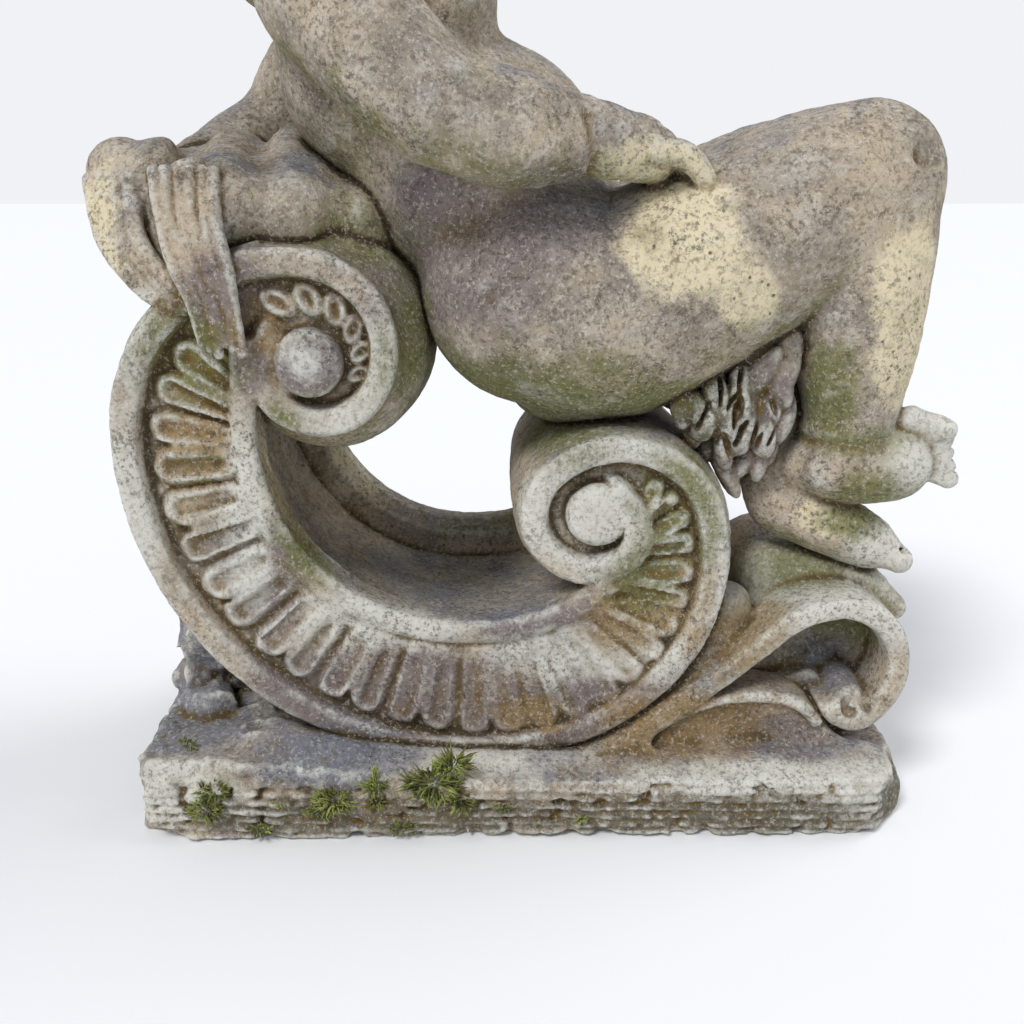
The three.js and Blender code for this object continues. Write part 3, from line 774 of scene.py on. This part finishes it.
def lower_cloth_block(cell):
    """Crumpled folds that fall beside the calf, from under the thigh."""
    block = Block((84, -160, 306), (304, 20, 532), cell)
    block.add(limb((150, -52, 440, 36), (200, -60, 410, 36), (222, -62, 360, 22)), 10)
    block.add(limb((236, -56, 480, 34), (236, -62, 410, 26), (230, -66, 352, 16)), 12)
    chance = np.random.default_rng(11)
    strands = [
        ((126, 440), (176, 384), 3), ((150, 452), (196, 356), 4), ((176, 460), (206, 338), 5),
        ((202, 472), (216, 332), 5), ((226, 482), (230, 338), 5), ((248, 486), (244, 360), 5),
    ]
    for (top_x, top_z), (foot_x, foot_z), count in strands:
        for step in range(count):
            share = (step + chance.uniform(0.1, 0.7)) / count
            x = top_x + (foot_x - top_x) * share + chance.uniform(-6, 6)
            z = top_z + (foot_z - top_z) * share
            y = -92 - 22 * math.sin(math.pi * min(share + 0.12, 1)) + chance.uniform(-4, 7)
            wide = chance.uniform(11, 16) * (1.1 - 0.3 * share)
            long = chance.uniform(19, 34)
            block.add(ball((x, y, z), (wide, 15, long), lean=chance.uniform(-40, 30),
                           turn=chance.uniform(-25, 25)), 2)
    for step in range(16):
        share = chance.uniform(0.05, 0.9)
        x = 140 + 100 * chance.uniform(0, 1) * (1 - 0.4 * share) + 40 * share
        z = 462 - 110 * share
        block.cut(ball((x, -126, z), (3, 14, chance.uniform(12, 24)), lean=chance.uniform(-34, 24)), 2)
    return block


# ---- meshes ----

def mesh_object(name, points, faces):
    """A mesh object from arrays of points, in metres, and of faces of one size."""
    mesh = bpy.data.meshes.new(name)
    sides = faces.shape[1]
    mesh.vertices.add(len(points))
    mesh.vertices.foreach_set("co", np.asarray(points, np.float32).ravel())
    mesh.loops.add(faces.size)
    mesh.loops.foreach_set("vertex_index", faces.astype(np.int32).ravel())
    mesh.polygons.add(len(faces))
    mesh.polygons.foreach_set("loop_start", np.arange(0, faces.size, sides, dtype=np.int32))
    mesh.update(calc_edges=True)
    piece = bpy.data.objects.new(name, mesh)
    bpy.context.scene.collection.objects.link(piece)
    return piece


def bake_modifiers(piece):
    """Replaces a piece's mesh by what its modifiers make of it."""
    view = bpy.context.evaluated_depsgraph_get()
    finished = bpy.data.meshes.new_from_object(piece.evaluated_get(view))
    piece.modifiers.clear()
    old = piece.data
    piece.data = finished
    bpy.data.meshes.remove(old)


def roughen(piece, name, size, depth, detail):
    """Adds worn unevenness: cloud noise of a given size and depth, in millimetres."""
    clouds = bpy.data.textures.new(name, "CLOUDS")
    clouds.noise_scale = size * MM
    clouds.noise_depth = detail
    wear = piece.modifiers.new(name, "DISPLACE")
    wear.texture = clouds
    wear.texture_coords = "LOCAL"
    wear.strength = depth * MM
    wear.mid_level = 0.5


SAG = ("sag", 42, 2.6, 1)  # broad unevenness and fine pits: size, depth and detail of each
PITS = ("pits", 7, 1.1, 2)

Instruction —
Restate the data above word for word, please.

Reply —
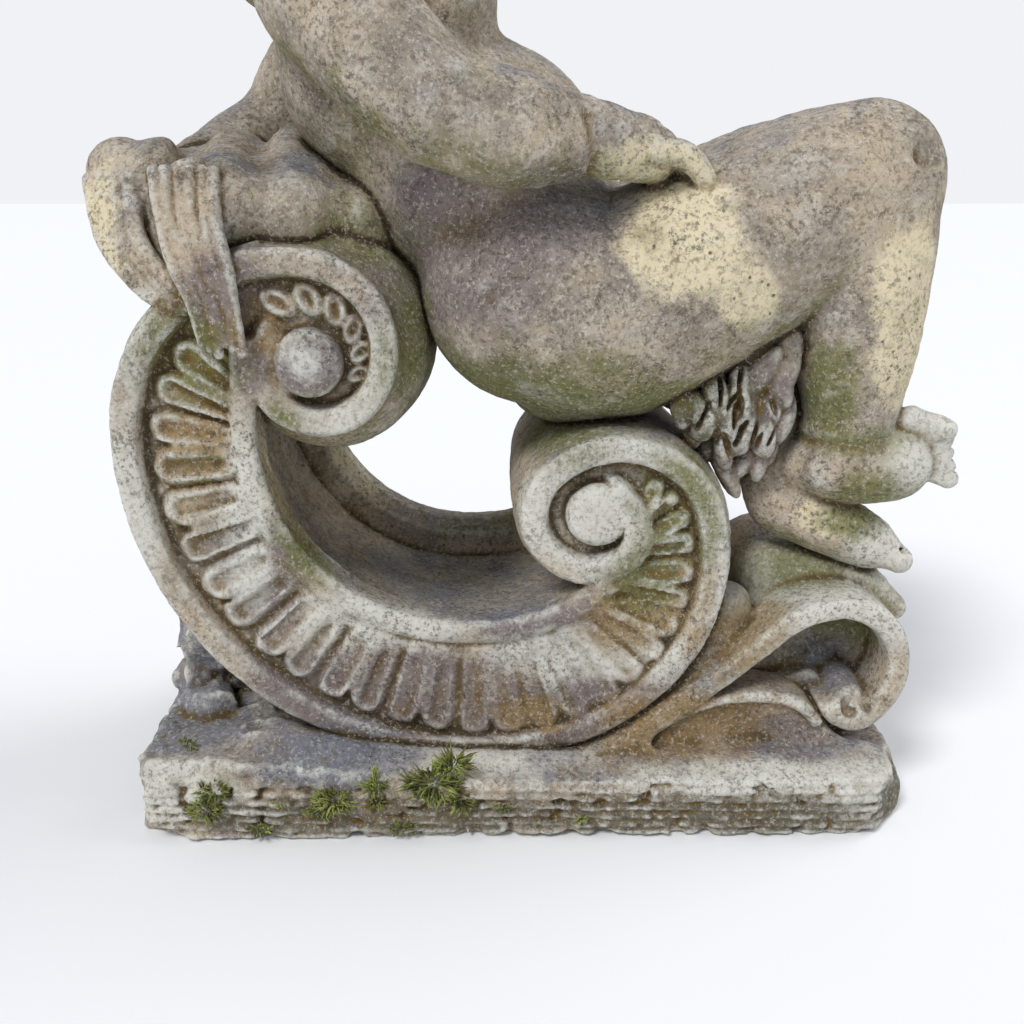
The three.js and Blender code for this object continues. Write part 3, from line 774 of scene.py on. This part finishes it.
def lower_cloth_block(cell):
    """Crumpled folds that fall beside the calf, from under the thigh."""
    block = Block((84, -160, 306), (304, 20, 532), cell)
    block.add(limb((150, -52, 440, 36), (200, -60, 410, 36), (222, -62, 360, 22)), 10)
    block.add(limb((236, -56, 480, 34), (236, -62, 410, 26), (230, -66, 352, 16)), 12)
    chance = np.random.default_rng(11)
    strands = [
        ((126, 440), (176, 384), 3), ((150, 452), (196, 356), 4), ((176, 460), (206, 338), 5),
        ((202, 472), (216, 332), 5), ((226, 482), (230, 338), 5), ((248, 486), (244, 360), 5),
    ]
    for (top_x, top_z), (foot_x, foot_z), count in strands:
        for step in range(count):
            share = (step + chance.uniform(0.1, 0.7)) / count
            x = top_x + (foot_x - top_x) * share + chance.uniform(-6, 6)
            z = top_z + (foot_z - top_z) * share
            y = -92 - 22 * math.sin(math.pi * min(share + 0.12, 1)) + chance.uniform(-4, 7)
            wide = chance.uniform(11, 16) * (1.1 - 0.3 * share)
            long = chance.uniform(19, 34)
            block.add(ball((x, y, z), (wide, 15, long), lean=chance.uniform(-40, 30),
                           turn=chance.uniform(-25, 25)), 2)
    for step in range(16):
        share = chance.uniform(0.05, 0.9)
        x = 140 + 100 * chance.uniform(0, 1) * (1 - 0.4 * share) + 40 * share
        z = 462 - 110 * share
        block.cut(ball((x, -126, z), (3, 14, chance.uniform(12, 24)), lean=chance.uniform(-34, 24)), 2)
    return block


# ---- meshes ----

def mesh_object(name, points, faces):
    """A mesh object from arrays of points, in metres, and of faces of one size."""
    mesh = bpy.data.meshes.new(name)
    sides = faces.shape[1]
    mesh.vertices.add(len(points))
    mesh.vertices.foreach_set("co", np.asarray(points, np.float32).ravel())
    mesh.loops.add(faces.size)
    mesh.loops.foreach_set("vertex_index", faces.astype(np.int32).ravel())
    mesh.polygons.add(len(faces))
    mesh.polygons.foreach_set("loop_start", np.arange(0, faces.size, sides, dtype=np.int32))
    mesh.update(calc_edges=True)
    piece = bpy.data.objects.new(name, mesh)
    bpy.context.scene.collection.objects.link(piece)
    return piece


def bake_modifiers(piece):
    """Replaces a piece's mesh by what its modifiers make of it."""
    view = bpy.context.evaluated_depsgraph_get()
    finished = bpy.data.meshes.new_from_object(piece.evaluated_get(view))
    piece.modifiers.clear()
    old = piece.data
    piece.data = finished
    bpy.data.meshes.remove(old)


def roughen(piece, name, size, depth, detail):
    """Adds worn unevenness: cloud noise of a given size and depth, in millimetres."""
    clouds = bpy.data.textures.new(name, "CLOUDS")
    clouds.noise_scale = size * MM
    clouds.noise_depth = detail
    wear = piece.modifiers.new(name, "DISPLACE")
    wear.texture = clouds
    wear.texture_coords = "LOCAL"
    wear.strength = depth * MM
    wear.mid_level = 0.5


SAG = ("sag", 42, 2.6, 1)  # broad unevenness and fine pits: size, depth and detail of each
PITS = ("pits", 7, 1.1, 2)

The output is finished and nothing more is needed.